Friday, August 12, 2005

They have Nice Dogs

Khan Younis, Gaza

Spending the day in Khan Younis inside the Palestinian side of Gaza is not everyone’s idea of having a fun day in the sun. In the lead up to the disengagement next week, it was like a last chance to go into Gaza and experience the desperation that the locals must endure everyday whilst the Israelis are still there.

The population of Gaza is so young that more than an estimated 60% of the people there have never lived without the Israelis controlling every aspect of there lives there.

To put Gaza into perspective, it is only 40 km long and 5 km wide, the 8,000 Israeli settlers have 40% of the land (the best land) and the remaining 1.2 million, read that number again 1,200,000 live in the other 60%. The only way to enter Gaza, is through the Erez Checkpoint at the Northern end, there you come straight into Gaza City and all the
Refugee Camps like “Jabaliya and Beach Camps”, here squalor and life live in hand in hand. Whilst they are called camps they are just suburbs of Gaza City.

There is one and only one road down thru Gaza to the southern cities of Khan Younis and Rafah, which borders onto Egypt with the Israeli buffer zone known as Phildelphi road. This is where the tunnels for smuggling are and have been flashpoints for clashes for years.

Now the problem is that this road is only two lanes wide and passes thru Israeli settlements, so the IDF controls the road that is the main and only road to commute on in Gaza. The Israeli checkpoints that control this road are full-scale military options, no soldiers are seen, they sit in Concrete turrets and can close the road at any time for any reason.

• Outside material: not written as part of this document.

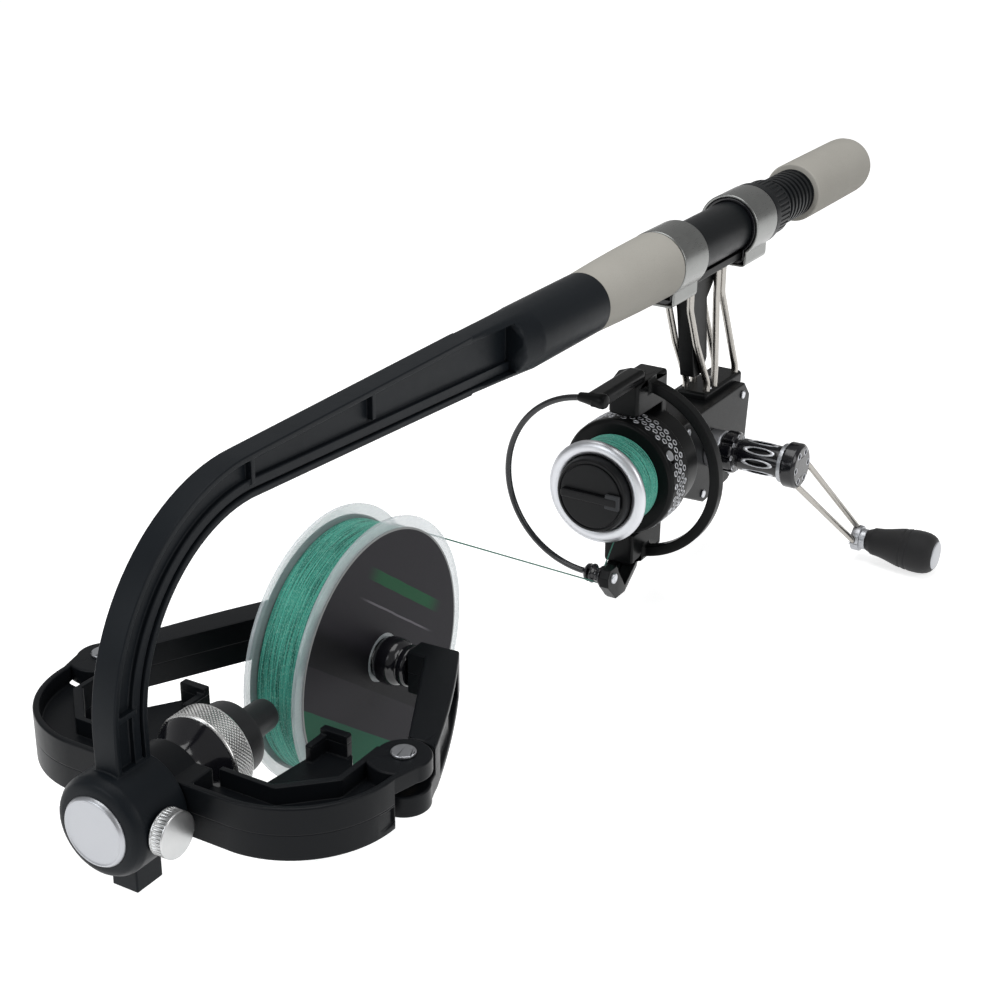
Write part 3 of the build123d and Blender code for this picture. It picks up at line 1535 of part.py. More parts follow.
# ---------------------------------------------------------------------------------------------
# Tight strand of line: off the supply spool, under the roller and on to the reel spool
# ---------------------------------------------------------------------------------------------
wrap_radius = roller_radius - roller_groove + strand_radius + 0.1
leave_radius = supply_line_radius + 2 * supply_wire_radius + nest + strand_radius + 0.1
land_radius = reel_line_radius + 2 * reel_wire_radius + nest + strand_radius + 0.1
land_x = (lip_rear + drum_rear) / 2
land = Vector(land_x, roller_y, reel_z - sqrt(land_radius**2 - roller_y**2))


def tangent_normal(from_centre, from_radius, to_centre, to_radius):
    """Direction, in the XZ plane, from both centres to a line that touches two circles."""
    run = to_centre - from_centre
    base = atan2(run.Z, run.X)
    turn = acos((from_radius - to_radius) / hypot(run.X, run.Z))
    return base, turn


supply_centre = Vector(spool_x, 0, hub_z)
roller_centre = Vector(wire_x, 0, roller_z)
# Above the supply spool and below the roller, so the line crosses between them
base, turn = tangent_normal(supply_centre, leave_radius, roller_centre, -wrap_radius)
leave_dir = Vector(cos(base + turn), 0, sin(base + turn))
strand_start = supply_centre + leave_dir * leave_radius
arrive = roller_centre - leave_dir * wrap_radius
base, turn = tangent_normal(roller_centre, wrap_radius, Vector(land.X, 0, land.Z), 0)
off_dir = Vector(cos(base - turn), 0, sin(base - turn))
depart = roller_centre + off_dir * wrap_radius
# Corner of the two straight runs, under the roller
run_in = (arrive - strand_start).normalized()
run_out = (Vector(land.X, 0, land.Z) - depart).normalized()
span = depart - arrive
cross = run_in.X * run_out.Z - run_in.Z * run_out.X
along = (span.X * run_out.Z - span.Z * run_out.X) / cross
corner = arrive + run_in * along + Vector(0, roller_y, 0)

with BuildPart() as free_line:
    with BuildLine() as route:
        FilletPolyline(strand_start, corner, land, radius=wrap_radius)
    path = route.wires()[0]
    with BuildSketch(Plane(origin=path @ 0, z_dir=path % 0)):
        Circle(strand_radius)
    sweep(path=path)
print(f"free_line: length {path.length:.1f} mm, bend radius {wrap_radius:.2f},"
      f" volume {free_line.part.volume:.2f} of {path.length * pi * strand_radius**2:.2f}")
save(free_line, "free_line")
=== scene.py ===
"""Line winding arm with its clamped reel and supply spool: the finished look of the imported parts.

Metres, +X along the handle towards the butt, +Z up, origin on the handle's axis in the middle of the
butt grip. Sizes are written in millimetres and scaled by MM.
"""

import json
from math import cos, pi, radians, sin, tau

import bpy
from mathutils import Matrix, Vector

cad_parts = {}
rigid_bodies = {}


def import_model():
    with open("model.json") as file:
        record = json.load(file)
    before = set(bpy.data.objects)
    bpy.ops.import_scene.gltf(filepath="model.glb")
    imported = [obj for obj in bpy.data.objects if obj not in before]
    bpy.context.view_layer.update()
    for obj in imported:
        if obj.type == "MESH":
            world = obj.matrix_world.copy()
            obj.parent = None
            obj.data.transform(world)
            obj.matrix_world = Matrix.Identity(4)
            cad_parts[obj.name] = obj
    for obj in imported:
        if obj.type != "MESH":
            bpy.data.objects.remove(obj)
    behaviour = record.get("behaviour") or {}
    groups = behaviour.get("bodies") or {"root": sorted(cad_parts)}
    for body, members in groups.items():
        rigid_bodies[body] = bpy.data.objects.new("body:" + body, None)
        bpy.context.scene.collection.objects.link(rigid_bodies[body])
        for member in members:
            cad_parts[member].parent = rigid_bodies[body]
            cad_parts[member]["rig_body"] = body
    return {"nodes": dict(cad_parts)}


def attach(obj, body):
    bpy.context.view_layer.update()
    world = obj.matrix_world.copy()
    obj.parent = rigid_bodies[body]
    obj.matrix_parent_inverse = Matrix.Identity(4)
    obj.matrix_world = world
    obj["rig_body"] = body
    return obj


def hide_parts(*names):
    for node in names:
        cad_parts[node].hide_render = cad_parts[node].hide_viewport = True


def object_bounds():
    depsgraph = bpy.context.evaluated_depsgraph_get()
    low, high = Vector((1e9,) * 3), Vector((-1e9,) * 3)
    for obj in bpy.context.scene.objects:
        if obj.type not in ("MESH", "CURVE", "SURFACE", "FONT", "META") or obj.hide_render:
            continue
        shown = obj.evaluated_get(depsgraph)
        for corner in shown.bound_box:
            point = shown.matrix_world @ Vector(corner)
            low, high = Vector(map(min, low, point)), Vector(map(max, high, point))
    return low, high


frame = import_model()
cad_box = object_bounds()

MM = 0.001
scene = bpy.context.scene
scene.view_settings.view_transform = "Standard"

# Places on the tool, in millimetres
HUB_Z = -83.0
SPOOL_X = -405.5
REEL_Z = -87.0
CRANK_X = -144.5
CRANK_Z = -93.5
KNOB_X = -103.5
KNOB_Z = -140.5
WIRE_X = -238.5
ROLLER_Z = -121.0


def mm(*values):
    """A point given in millimetres, in metres."""
    return Vector(values) * MM


# ---------------------------------------------------------------------------------------------
# Camera, at the photograph's angle
# ---------------------------------------------------------------------------------------------
camera = bpy.data.objects.new("camera", bpy.data.cameras.new("camera"))
scene.collection.objects.link(camera)
camera.data.sensor_width = 36.0
camera.data.lens = 67.32
camera.data.clip_start = 0.01
camera.data.clip_end = 60.0
look_right = Vector((0.51756129, -0.85562715, 0.00570047))
look_up = Vector((0.33827186, 0.21072802, 0.91715094))
look_back = Vector((-0.7859405, -0.47275352, 0.39849925))
turn = Matrix((look_right, look_up, look_back)).transposed()
camera.matrix_world = Matrix.Translation(mm(-871.878, -337.902, 223.262)) @ turn.to_4x4()
scene.camera = camera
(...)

Yesterday was no exception, we had wrapped filming in Khan Younis and wanted to get back to Gaza City and out through Erez. But the IDF had closed the road and we were in a traffic jam that stretched back a couple of km. There was nothing anyone could do we just had to sit and wait. Looking around at the Palestinians sitting in the heat of summer in the taxis and the frustrations of truck drivers you could sense that they know there is nothing they could do. When the Israelis would open the road no one could tell, it could of been in two minutes two hours or two days, there is nothing you can do but wait.

Somehow Niall our local fixer/producer managed to convince the Palestinian soldiers who were trying to maintain a semblance of order in this road closure, that as foreign press we were important and should go to the front of the line. Now I am not ashamed to say that we did get the green light to go ahead towards the front of the line and we took off only to sit in the heat further up the line. You just sit and wait, we probably spent an hour all told waiting there.

Which was only a precursor to the frustrations of trying to get out of Erez, we got to the first Palestinian checkpoint where they co-ordinate with the IDF to allow you to re enter back into Israel. Only to find out that no one was going out, you must wait how long no one could tell, my record is having to wait 8 hours. I just hoped that it was not going to be that long, it was 6:15 pm when we arrived and the border closes at 9pm.

The reason for the delay we found out was that Palestinian workers were coming back into Gaza after working the day in Israel, and with the disengagement the soldiers at the Erez Crossing were short staffed, so we had to wait.

Hot tired and sweaty we sat in the car, tried to sleep, tried to pass time, tried phone calls to anyone who could help us and tried not to look at our watches. It was getting darker and darker; this is no place to get caught after nightfall.

Two and half hours later we finally got out of Gaza and back into Israel, the whole experience can only be likened to escaping from prison, yet another blog subject on another day.

Perhaps the telling moment of the day, and the title of this blog belong to Mohammed Mouser aged thirteen. We were filming the final sequence for the story looking into the Gush Katif Settlements from the Palestinian side and I noticed Mohammed standing on a wall looking into the Settlements. After I had shot the sequence we were talking to him asking if he had ever gone into the Settlements, no he replied, but he had once got close to the fence and was watching life in there, his only line back to us was “They have nice dogs in there”.

Strange what people admire on the other side of the fence.